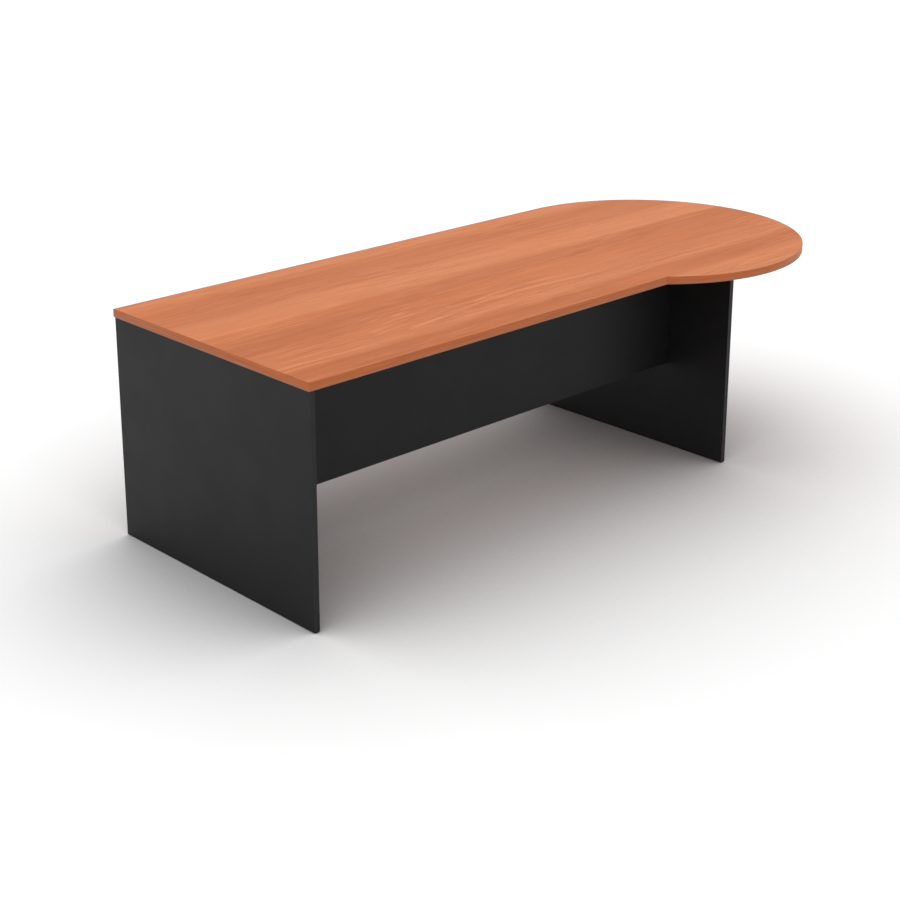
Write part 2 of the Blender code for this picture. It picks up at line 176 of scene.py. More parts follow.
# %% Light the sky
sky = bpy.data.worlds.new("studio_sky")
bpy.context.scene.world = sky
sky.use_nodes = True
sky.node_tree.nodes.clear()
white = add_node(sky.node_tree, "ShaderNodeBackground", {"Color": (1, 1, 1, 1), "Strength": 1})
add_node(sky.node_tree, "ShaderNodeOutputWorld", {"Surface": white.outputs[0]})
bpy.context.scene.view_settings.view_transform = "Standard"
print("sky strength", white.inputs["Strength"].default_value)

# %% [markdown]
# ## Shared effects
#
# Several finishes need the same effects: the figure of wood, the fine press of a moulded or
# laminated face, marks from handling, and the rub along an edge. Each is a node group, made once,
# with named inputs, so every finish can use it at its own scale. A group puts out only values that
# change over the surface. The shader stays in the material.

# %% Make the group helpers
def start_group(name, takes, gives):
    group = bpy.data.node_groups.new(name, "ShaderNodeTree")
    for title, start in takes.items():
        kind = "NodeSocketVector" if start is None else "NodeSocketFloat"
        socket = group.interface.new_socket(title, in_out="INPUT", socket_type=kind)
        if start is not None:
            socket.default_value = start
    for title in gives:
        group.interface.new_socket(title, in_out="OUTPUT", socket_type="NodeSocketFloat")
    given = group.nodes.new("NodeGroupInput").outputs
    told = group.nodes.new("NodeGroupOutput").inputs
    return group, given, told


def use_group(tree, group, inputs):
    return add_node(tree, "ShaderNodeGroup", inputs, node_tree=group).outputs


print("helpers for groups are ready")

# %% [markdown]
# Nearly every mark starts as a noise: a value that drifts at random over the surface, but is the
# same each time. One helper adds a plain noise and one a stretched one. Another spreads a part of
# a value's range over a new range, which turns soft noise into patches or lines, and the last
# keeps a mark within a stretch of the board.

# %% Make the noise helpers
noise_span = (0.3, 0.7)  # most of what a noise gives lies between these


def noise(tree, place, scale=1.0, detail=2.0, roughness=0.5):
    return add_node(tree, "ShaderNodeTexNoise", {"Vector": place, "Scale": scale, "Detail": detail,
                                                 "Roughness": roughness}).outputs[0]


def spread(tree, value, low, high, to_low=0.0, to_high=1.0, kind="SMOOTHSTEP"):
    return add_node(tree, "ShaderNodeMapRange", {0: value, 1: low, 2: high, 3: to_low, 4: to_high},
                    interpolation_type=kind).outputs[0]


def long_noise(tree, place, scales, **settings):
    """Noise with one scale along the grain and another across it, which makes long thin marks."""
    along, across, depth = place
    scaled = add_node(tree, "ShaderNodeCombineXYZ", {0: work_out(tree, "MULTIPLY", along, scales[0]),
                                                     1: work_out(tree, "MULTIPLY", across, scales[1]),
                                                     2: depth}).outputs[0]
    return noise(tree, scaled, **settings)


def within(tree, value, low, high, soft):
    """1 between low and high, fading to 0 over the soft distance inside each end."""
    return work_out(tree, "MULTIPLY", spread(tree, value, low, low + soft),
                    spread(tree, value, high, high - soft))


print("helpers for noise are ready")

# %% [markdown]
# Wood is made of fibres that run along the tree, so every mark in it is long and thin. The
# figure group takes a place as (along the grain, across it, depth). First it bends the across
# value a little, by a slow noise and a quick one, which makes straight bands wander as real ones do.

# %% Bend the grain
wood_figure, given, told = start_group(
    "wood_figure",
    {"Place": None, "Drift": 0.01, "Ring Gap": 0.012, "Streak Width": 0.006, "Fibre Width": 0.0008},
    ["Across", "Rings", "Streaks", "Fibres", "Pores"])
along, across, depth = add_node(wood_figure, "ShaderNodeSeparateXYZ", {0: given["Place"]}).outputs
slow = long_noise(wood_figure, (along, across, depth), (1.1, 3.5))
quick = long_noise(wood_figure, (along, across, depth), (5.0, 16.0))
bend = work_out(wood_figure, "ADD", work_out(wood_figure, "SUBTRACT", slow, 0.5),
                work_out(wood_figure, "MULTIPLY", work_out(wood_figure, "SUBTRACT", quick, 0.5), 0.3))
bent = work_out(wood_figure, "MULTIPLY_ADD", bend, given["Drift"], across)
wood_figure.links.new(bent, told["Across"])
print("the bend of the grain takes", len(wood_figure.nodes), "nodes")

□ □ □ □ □

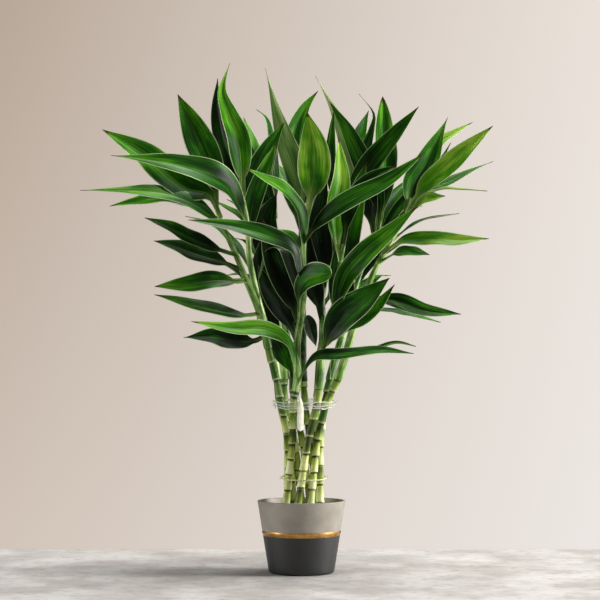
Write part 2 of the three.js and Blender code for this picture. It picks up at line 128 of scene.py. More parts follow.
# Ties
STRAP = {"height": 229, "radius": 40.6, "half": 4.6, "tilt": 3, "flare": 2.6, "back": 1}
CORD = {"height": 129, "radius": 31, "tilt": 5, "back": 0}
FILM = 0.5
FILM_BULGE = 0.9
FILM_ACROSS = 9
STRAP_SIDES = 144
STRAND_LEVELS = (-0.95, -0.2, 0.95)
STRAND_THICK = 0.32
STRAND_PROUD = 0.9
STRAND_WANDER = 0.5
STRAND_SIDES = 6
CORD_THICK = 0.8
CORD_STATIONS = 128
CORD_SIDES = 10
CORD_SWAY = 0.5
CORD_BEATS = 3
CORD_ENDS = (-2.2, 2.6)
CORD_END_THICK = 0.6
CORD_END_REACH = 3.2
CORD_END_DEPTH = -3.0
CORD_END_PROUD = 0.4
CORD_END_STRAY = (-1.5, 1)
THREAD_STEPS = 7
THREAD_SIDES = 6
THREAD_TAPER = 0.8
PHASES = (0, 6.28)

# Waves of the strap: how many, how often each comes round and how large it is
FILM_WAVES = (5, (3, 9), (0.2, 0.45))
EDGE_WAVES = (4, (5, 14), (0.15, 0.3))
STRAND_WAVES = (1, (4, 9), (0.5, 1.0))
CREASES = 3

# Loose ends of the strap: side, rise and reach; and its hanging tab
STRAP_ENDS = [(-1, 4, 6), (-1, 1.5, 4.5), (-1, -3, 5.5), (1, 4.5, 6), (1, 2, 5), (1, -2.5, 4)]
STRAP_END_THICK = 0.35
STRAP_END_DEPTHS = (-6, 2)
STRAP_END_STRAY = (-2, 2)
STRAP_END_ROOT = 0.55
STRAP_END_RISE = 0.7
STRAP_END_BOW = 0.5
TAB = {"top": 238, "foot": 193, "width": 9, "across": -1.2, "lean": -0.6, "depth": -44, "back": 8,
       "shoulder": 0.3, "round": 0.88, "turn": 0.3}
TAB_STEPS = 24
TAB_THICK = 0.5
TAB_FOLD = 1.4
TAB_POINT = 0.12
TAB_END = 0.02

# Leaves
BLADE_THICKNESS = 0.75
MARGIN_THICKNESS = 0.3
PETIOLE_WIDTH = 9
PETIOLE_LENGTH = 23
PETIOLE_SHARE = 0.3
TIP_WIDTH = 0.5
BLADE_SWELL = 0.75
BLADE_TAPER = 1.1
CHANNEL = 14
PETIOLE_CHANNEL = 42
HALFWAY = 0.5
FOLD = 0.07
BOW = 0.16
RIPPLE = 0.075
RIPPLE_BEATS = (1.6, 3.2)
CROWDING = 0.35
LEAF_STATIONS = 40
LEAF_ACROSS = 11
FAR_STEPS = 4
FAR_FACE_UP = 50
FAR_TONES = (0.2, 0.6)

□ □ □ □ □

- _Task statement_
Give back exactly the lines running from the line that contains "Write part 2 of the three.js" through the line that contains "FAR_TONES = (0.2, 0.6)", and nothing outside them.

- _Solved problem_
Write part 2 of the three.js and Blender code for this picture. It picks up at line 128 of scene.py. More parts follow.
# Ties
STRAP = {"height": 229, "radius": 40.6, "half": 4.6, "tilt": 3, "flare": 2.6, "back": 1}
CORD = {"height": 129, "radius": 31, "tilt": 5, "back": 0}
FILM = 0.5
FILM_BULGE = 0.9
FILM_ACROSS = 9
STRAP_SIDES = 144
STRAND_LEVELS = (-0.95, -0.2, 0.95)
STRAND_THICK = 0.32
STRAND_PROUD = 0.9
STRAND_WANDER = 0.5
STRAND_SIDES = 6
CORD_THICK = 0.8
CORD_STATIONS = 128
CORD_SIDES = 10
CORD_SWAY = 0.5
CORD_BEATS = 3
CORD_ENDS = (-2.2, 2.6)
CORD_END_THICK = 0.6
CORD_END_REACH = 3.2
CORD_END_DEPTH = -3.0
CORD_END_PROUD = 0.4
CORD_END_STRAY = (-1.5, 1)
THREAD_STEPS = 7
THREAD_SIDES = 6
THREAD_TAPER = 0.8
PHASES = (0, 6.28)

# Waves of the strap: how many, how often each comes round and how large it is
FILM_WAVES = (5, (3, 9), (0.2, 0.45))
EDGE_WAVES = (4, (5, 14), (0.15, 0.3))
STRAND_WAVES = (1, (4, 9), (0.5, 1.0))
CREASES = 3

# Loose ends of the strap: side, rise and reach; and its hanging tab
STRAP_ENDS = [(-1, 4, 6), (-1, 1.5, 4.5), (-1, -3, 5.5), (1, 4.5, 6), (1, 2, 5), (1, -2.5, 4)]
STRAP_END_THICK = 0.35
STRAP_END_DEPTHS = (-6, 2)
STRAP_END_STRAY = (-2, 2)
STRAP_END_ROOT = 0.55
STRAP_END_RISE = 0.7
STRAP_END_BOW = 0.5
TAB = {"top": 238, "foot": 193, "width": 9, "across": -1.2, "lean": -0.6, "depth": -44, "back": 8,
       "shoulder": 0.3, "round": 0.88, "turn": 0.3}
TAB_STEPS = 24
TAB_THICK = 0.5
TAB_FOLD = 1.4
TAB_POINT = 0.12
TAB_END = 0.02

# Leaves
BLADE_THICKNESS = 0.75
MARGIN_THICKNESS = 0.3
PETIOLE_WIDTH = 9
PETIOLE_LENGTH = 23
PETIOLE_SHARE = 0.3
TIP_WIDTH = 0.5
BLADE_SWELL = 0.75
BLADE_TAPER = 1.1
CHANNEL = 14
PETIOLE_CHANNEL = 42
HALFWAY = 0.5
FOLD = 0.07
BOW = 0.16
RIPPLE = 0.075
RIPPLE_BEATS = (1.6, 3.2)
CROWDING = 0.35
LEAF_STATIONS = 40
LEAF_ACROSS = 11
FAR_STEPS = 4
FAR_FACE_UP = 50
FAR_TONES = (0.2, 0.6)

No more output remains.